Take a closer look at built-up roofing systems including how they work and find out why they are so popular in commercial roofing.
As one of the most reliable and certainly one of the oldest commercial roofing systems, BUR (built-up roofing) is ideal for buildings that require low slope materials. Since the early 19th century, built-up roof systems were commonly called a tar and gravel roof. They originally consisted of some type of underlayment (usually tarpaper) that was covered with gravel. Today, roofing contractors install advanced materials using the same principle.
A built-up roofing system is constructed with multiple plies (layers) of high quality roofing felts that are then laminated with bitumen. In all, the built-up roofing system contains organic fibers that are bitumen-saturated, and polyester felt, or fiberglass.
BUR is highly versatile, and can be designed to meet specific requirements for a huge array of commercial structure waterproofing applications. The system can be designed to provide basic protection against outdoor elements. However, the roofing system can be layered deep with three plies, or four plies, to stand up against heavy wear and tear, while providing a high level of resistance to meet the qualifications of the manufacturer’s warranty.
Built-up roofing systems have earned a long-lasting reputation with roofing contractors, and commercial building owners. Architects and engineers often request the use of built-up roofing systems on their low slope projects. Typically, the installation cost of a built-up (BUR) roofing system can be significantly higher than other applications designed for low slope. However, with its durability and longevity, it is a far superior solution.

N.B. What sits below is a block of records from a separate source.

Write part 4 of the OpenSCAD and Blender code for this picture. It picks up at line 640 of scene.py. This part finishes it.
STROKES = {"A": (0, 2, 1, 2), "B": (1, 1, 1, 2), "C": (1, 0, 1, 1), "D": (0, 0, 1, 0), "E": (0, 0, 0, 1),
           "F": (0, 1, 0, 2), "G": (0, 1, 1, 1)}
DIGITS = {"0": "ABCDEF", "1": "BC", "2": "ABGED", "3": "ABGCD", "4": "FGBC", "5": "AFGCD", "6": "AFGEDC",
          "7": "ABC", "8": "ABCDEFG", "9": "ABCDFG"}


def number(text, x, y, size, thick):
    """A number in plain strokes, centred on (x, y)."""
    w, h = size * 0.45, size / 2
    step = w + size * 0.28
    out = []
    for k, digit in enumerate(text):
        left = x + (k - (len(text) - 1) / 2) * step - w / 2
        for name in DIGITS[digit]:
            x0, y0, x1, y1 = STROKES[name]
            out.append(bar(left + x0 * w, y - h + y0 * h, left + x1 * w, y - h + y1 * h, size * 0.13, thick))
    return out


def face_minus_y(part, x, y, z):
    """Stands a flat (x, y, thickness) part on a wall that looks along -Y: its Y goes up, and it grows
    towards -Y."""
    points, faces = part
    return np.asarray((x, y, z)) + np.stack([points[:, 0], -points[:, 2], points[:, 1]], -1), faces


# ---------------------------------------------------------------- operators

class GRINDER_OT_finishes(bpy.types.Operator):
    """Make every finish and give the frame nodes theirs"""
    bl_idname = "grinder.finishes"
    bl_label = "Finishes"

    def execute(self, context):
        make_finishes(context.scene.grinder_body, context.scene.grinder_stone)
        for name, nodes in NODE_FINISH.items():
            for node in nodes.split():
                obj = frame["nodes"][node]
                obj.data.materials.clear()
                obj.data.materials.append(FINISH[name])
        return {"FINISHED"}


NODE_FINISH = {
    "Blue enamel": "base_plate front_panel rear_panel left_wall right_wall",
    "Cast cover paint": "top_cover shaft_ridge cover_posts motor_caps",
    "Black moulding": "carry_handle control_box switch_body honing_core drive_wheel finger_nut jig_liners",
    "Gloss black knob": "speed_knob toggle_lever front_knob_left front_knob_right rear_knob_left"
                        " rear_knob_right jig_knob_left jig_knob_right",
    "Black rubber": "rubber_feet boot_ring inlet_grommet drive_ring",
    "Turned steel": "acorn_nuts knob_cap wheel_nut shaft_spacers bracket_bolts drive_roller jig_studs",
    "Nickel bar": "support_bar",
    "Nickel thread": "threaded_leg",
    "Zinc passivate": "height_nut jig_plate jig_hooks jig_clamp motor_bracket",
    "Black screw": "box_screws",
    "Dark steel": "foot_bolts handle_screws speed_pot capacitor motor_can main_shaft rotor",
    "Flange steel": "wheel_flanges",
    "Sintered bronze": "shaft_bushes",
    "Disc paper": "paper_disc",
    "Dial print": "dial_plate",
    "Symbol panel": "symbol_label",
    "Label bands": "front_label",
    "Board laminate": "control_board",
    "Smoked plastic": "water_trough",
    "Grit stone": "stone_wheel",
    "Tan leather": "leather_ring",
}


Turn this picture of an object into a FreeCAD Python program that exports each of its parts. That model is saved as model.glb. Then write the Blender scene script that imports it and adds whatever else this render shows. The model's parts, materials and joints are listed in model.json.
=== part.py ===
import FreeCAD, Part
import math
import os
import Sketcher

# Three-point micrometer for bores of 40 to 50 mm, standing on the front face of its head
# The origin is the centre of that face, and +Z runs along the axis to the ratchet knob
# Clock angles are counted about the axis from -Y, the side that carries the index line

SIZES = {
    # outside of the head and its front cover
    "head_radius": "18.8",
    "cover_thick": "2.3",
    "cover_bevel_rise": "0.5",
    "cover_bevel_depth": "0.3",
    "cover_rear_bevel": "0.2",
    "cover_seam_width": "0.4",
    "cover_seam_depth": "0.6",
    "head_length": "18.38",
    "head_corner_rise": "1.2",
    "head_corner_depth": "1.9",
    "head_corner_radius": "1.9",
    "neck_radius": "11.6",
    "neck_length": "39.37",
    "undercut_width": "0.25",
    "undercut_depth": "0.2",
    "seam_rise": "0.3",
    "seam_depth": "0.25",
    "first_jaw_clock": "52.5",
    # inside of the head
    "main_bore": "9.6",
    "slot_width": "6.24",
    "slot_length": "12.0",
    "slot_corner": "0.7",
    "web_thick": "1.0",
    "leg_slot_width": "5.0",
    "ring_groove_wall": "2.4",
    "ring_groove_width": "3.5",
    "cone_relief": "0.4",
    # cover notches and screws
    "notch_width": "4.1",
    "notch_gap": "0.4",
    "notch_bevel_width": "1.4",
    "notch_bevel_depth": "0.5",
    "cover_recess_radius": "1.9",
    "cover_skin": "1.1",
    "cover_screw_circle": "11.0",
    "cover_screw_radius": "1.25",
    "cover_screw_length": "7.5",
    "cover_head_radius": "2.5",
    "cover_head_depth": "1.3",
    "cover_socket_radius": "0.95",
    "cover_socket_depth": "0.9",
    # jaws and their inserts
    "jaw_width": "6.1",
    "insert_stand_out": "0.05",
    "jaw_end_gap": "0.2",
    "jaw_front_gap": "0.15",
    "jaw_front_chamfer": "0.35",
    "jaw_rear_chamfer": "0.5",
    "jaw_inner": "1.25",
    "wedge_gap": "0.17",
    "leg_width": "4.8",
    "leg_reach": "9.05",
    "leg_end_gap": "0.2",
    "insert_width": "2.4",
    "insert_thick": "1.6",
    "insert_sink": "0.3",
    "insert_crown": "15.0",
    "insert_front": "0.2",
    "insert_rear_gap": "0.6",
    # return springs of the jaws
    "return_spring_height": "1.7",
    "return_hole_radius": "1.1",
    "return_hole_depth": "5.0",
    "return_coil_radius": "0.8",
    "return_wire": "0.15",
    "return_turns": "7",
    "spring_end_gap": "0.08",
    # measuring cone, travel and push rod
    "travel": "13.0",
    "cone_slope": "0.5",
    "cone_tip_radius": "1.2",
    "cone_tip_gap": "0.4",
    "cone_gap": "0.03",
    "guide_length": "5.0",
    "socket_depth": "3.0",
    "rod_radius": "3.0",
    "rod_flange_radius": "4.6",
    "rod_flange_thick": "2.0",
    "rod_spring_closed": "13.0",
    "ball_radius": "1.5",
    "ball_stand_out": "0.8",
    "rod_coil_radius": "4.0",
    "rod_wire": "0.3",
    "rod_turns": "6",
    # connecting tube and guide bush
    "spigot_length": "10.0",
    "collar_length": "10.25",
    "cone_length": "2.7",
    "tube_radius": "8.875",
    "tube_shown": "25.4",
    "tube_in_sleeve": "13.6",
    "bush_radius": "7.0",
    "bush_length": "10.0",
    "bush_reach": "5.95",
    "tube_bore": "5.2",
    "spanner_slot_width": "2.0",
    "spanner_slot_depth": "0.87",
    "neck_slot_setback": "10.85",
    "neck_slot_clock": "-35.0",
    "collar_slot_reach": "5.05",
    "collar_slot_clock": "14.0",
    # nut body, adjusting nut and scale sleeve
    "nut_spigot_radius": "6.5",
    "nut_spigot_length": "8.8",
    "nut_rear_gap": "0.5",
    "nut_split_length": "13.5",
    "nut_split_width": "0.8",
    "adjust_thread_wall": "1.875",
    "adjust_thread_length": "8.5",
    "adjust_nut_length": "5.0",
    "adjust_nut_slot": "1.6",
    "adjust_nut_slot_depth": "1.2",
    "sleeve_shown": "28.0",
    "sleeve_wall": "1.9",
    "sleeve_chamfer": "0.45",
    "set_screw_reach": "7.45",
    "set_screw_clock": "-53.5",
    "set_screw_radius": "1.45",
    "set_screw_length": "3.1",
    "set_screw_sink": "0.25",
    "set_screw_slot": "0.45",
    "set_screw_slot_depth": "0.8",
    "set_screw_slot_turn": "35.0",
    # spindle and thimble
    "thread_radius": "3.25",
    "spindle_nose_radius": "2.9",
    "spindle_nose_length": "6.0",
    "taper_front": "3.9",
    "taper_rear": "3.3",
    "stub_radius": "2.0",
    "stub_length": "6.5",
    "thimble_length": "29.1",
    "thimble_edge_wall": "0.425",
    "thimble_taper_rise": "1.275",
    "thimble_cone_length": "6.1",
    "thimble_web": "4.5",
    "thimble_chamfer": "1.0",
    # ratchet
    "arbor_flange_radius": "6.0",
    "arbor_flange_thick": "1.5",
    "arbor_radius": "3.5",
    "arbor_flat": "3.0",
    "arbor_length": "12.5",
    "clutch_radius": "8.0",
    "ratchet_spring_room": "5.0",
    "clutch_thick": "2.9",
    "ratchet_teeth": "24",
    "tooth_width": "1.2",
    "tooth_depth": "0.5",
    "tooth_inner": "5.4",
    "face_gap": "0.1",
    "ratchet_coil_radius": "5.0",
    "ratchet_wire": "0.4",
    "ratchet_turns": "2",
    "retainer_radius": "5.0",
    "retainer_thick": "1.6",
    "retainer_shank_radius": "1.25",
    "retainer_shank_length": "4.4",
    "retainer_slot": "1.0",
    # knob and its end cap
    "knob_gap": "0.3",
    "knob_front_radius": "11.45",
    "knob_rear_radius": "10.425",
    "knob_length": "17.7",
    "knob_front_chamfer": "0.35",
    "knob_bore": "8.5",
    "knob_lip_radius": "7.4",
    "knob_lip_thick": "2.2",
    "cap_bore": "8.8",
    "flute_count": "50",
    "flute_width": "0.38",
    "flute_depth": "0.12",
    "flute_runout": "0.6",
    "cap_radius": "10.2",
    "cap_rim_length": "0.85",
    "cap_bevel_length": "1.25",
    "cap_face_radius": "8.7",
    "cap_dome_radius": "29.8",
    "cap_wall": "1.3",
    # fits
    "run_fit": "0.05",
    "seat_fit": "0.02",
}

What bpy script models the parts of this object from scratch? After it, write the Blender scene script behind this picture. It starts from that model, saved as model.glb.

There are significant benefits of a built-up roofing system for commercial structures, over other low slope applications. These include:
- A huge range of installation application methods
- A significant proven track record of long-lasting performance
- An established effective roofing system that is hail, wind and/or fire rated
- A huge assortment of top surfacing options
- A hybrid-performance building component when installed with insulation
- Durable tensile strength
- Optimal waterproofing characteristics
- Competitive lifespan costs
- Extended long-term warranties available
Available uses for BUR
Built-up roofing materials are an ideal solution for a variety of applications. They offer excellent waterproofing safeguards, a durable surface and protection from ultraviolet light, while requiring only a low level of maintenance. The variety of applications ideally suited for built-up roofing includes:
- New construction
- Reroofing directly over an existing commercial built-up roof
- Installation on commercial and industrial buildings
- Ideal solution for parapet walls along the roof perimeter
When properly installed, a built-up roof can offer the commercial structure over three decades of continuous protection against the elements. The high quality materials offer waterproofing, resistance to corrosion and fire, and much more.
Installing a Built-Up Roof
The key to its longevity are the materials that are used, and the proper preparation of the surface. Any raised edges, buckles or blisters will need to be removed or flattened before installation. The roof is then checked for any valleys, drains, flashing, or edging to ensure that no repairs need to be made at these locations. The surface must be entirely free of any paint, rust, oil, dirt, grease or gravel.
The rolled roofing is then applied to the roof substrate. Based on the requirements of the commercial building, three, four or more layers will be applied, increasing its durability and longevity. After installation, the built-up roof is durably strong, and can be coated with a highly reflective material to guard against UV rays, and heat gain from direct sunlight.
Highly skilled commercial roofing contractors can help the commercial building owner decide the best effective BUR roofing system for a new installation, or a roof replacement. They can choose between cold or hot applications to meet the specific requirements of the roof.